Prikl. Diskr. Mat. Suppl., 2025 Issue 18, Pages 173–178 (Mi pdma707)

Mathematical Methods of Cryptography

Probability space for the NCPA attack

D. B. Fomin, A. B. Chuhno


Abstract: This paper presents a rigorous mathematical analysis of the NCPA (Non-adaptive Chosen Plaintext Attack) model in the context of block cipher security evaluation. A formal probabilistic space is introduced to describe the interaction between an adversary $\mathcal{A}$ and an oracle that either implements a block cipher $ \mathcal{E}_K $ or a random permutation $ \mathcal{P} $. The distinguishing task, i.e., the problem of determining whether the oracle is a real cipher or an ideal one, is reformulated as a statistical hypothesis testing problem. The advantage $\mathsf{Adv}_{\mathcal{E}}^{\textrm{NCPA}}(\mathcal{A})$ is defined as the maximum absolute difference between the probabilities of the adversary outputting $1$ under the two hypotheses: $\mathsf{Adv}_\mathcal{E}^{\textrm{NCPA}}(\mathcal{A}) = \max_{\mathcal{A}} \left| \Pr_1[b' = 1] - \Pr_0[b' = 1] \right|$. It is demonstrated that this advantage can be expressed via the total variation distance $d_{\mathrm{TV}}(Y_1, Y_0)$ between the distributions of the ciphertext vectors $Y_1$ and $Y_0$ corresponding to the cipher and the random permutation models, respectively.

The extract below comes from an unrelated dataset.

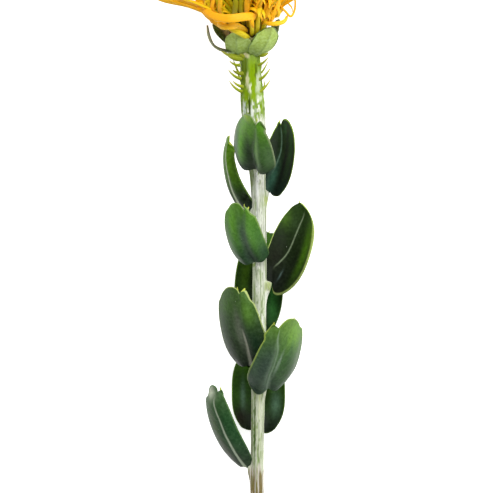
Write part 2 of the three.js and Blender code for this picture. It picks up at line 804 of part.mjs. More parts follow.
function flowerHead() {
  const styleDraws = randomSource(STYLES.seed);
  const ribbonDraws = randomSource(RIBBONS.seed);
  const parts = [
    core(),
    ...Array.from({ length: STYLES.count }, (_, i) => style(i, styleDraws)),
    ...SIDE_STYLES.map((path) => pin(new THREE.CatmullRomCurve3(path.map((p) => vec(...p))))),
    ...Array.from({ length: RIBBONS.count }, (_, i) => ribbon(i, ribbonDraws)),
    ...FRONT_STRANDS.map(strand),
  ];
  return geometryOf(fuse(parts.map(solidOf)));
}

// The cup that holds the florets. Rows of overlapping scales stand out of its wall, each row half a
// scale aside from the one below.
function cup() {
  const { bottom, rim, footRadius, rimRadius, wall, floor, sides } = CUP;
  const { rows, proud, tip, step } = CUP_SCALES;
  const wallAt = (h) => footRadius + (rimRadius - footRadius) * Math.sqrt((h - bottom) / (rim - bottom));
  const scaleRing = (height, distance, row) =>
    headRing(height, distance, sides).map((point, s) =>
      point.addScaledVector(headAxes.out, (s + row) % 2 ? tip : -tip),
    );
  const rings = [
    headRing(bottom, footRadius, sides),
    ...rows.flatMap((height, row) => [
      scaleRing(height, wallAt(height) + proud, row),
      scaleRing(height - step, wallAt(height), row),
    ]),
    headRing(rim, rimRadius, sides),
    headRing(rim, rimRadius - wall, sides),
    headRing(bottom + 4, rimRadius - wall - 0.2, sides),
    headRing(floor, 0.82 * CORE.radius, sides),
  ];
  return loft(rings);
}

const group = new THREE.Group();
group.position.set(-ORIGIN.x, -ORIGIN.y, 0);
group.add(meshOf("stem", stem(), COLOURS.stem));
const room = stemBody(CLASP_GAP);
for (const leaf of LEAVES)
  group.add(meshOf(leaf.name, leafGeometry({ ...leaf, blade: BLADE }, room, true), COLOURS.leaf));
for (const leaf of COLLAR_LEAVES)
  group.add(meshOf(leaf.name, leafGeometry({ ...leaf, blade: SMALL_BLADE }, room, false), COLOURS.collar));
group.add(meshOf("cup", cup(), COLOURS.cup));
group.add(meshOf("flower_head", flowerHead(), COLOURS.head));

export default group;
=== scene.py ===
"""Dresses a cut pincushion protea that lies on a pale surface and is seen from above.

Sizes are in millimetres in the flower's own coordinates: the stem runs along +Y to the head, +X is
to its right and +Z is up from the surface. Meshes are in metres in the shared frame.
"""

import logging
import math
from dataclasses import dataclass, replace
from enum import Enum
from typing import Any, Sequence

import bpy
import numpy as np
from mathutils import Matrix


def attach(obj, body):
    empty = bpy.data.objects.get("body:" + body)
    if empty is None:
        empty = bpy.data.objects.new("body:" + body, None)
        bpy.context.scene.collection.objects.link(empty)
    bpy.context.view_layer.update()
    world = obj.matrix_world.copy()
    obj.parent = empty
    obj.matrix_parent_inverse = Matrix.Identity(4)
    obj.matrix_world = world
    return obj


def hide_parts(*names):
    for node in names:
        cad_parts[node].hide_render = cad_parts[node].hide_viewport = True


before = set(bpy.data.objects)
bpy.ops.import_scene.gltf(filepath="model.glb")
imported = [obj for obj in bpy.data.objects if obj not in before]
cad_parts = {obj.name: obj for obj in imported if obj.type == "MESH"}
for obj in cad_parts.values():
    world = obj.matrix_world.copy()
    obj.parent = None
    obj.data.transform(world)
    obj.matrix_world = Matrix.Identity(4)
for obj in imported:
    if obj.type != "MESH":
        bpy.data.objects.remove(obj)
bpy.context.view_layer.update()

LOG = logging.getLogger("protea")
Array = np.ndarray
Place = tuple[float, float, float]
Spot = tuple[float, float]
Spots = tuple[Spot, ...]
DEGREE = math.pi / 180
GOLDEN_ANGLE = math.pi * (3 - math.sqrt(5))
MM = 0.001
BODY = "root"

# The shared frame's origin, in the flower's own coordinates.
ORIGIN = np.array([-3.5, 11.7, 0.0])


# Arithmetic on points


def smoothstep(x: Any, low: float = 0.0, high: float = 1.0) -> Array:
    """Smooth ramp.

    Args:
        x: Values.
        low: Where the ramp starts.
        high: Where it ends.

    Returns:
        0 before low, 1 after high and a smooth rise between.
    """
    t = np.clip((np.asarray(x, float) - low) / (high - low), 0.0, 1.0)
    return t * t * (3.0 - 2.0 * t)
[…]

In particular, it is shown that when the adversary uses only statistical properties of the outputs $Y = Y(X)$ for a fixed set of distinct plaintexts $X \in M^{[q]}$, the following equality holds: $\mathsf{Adv}_\mathcal{E}^{\textrm{NCPA}}(\mathcal{A}) = d_{\mathrm{TV}}(Y_1, Y_0)$. This result follows from a decision rule based on the likelihood ratio $ l(Y) = {\Pr_1[Y]}/{\Pr_0[Y]} $, where the adversary decides $b' = 1$ if $l(Y) \geq 1$, and $b' = 0$ otherwise. In this case, the advantage becomes directly related to the sum of Type I and Type II error probabilities: $\mathsf{Adv}_{\mathcal{E}}^{\text{NCPA}}(q) = \max_{\mathcal{A}} \left| 1 - (\alpha_\mathcal{A} + \beta_\mathcal{A}) \right|$. However, we highlight a crucial limitation of using the total variation distance alone as a measure of cipher security. It is shown that while small $d_{\mathrm{TV}}(Y_1, Y_0)$ indicates good statistical indistinguishability, it does not guarantee computational security. There may exist constructive attacks exploiting the internal structure of the cipher that remain effective even when the statistical distance is negligible.

Keywords: cipher security, NCPA, Neyman — Pearson lemma, statistical distance.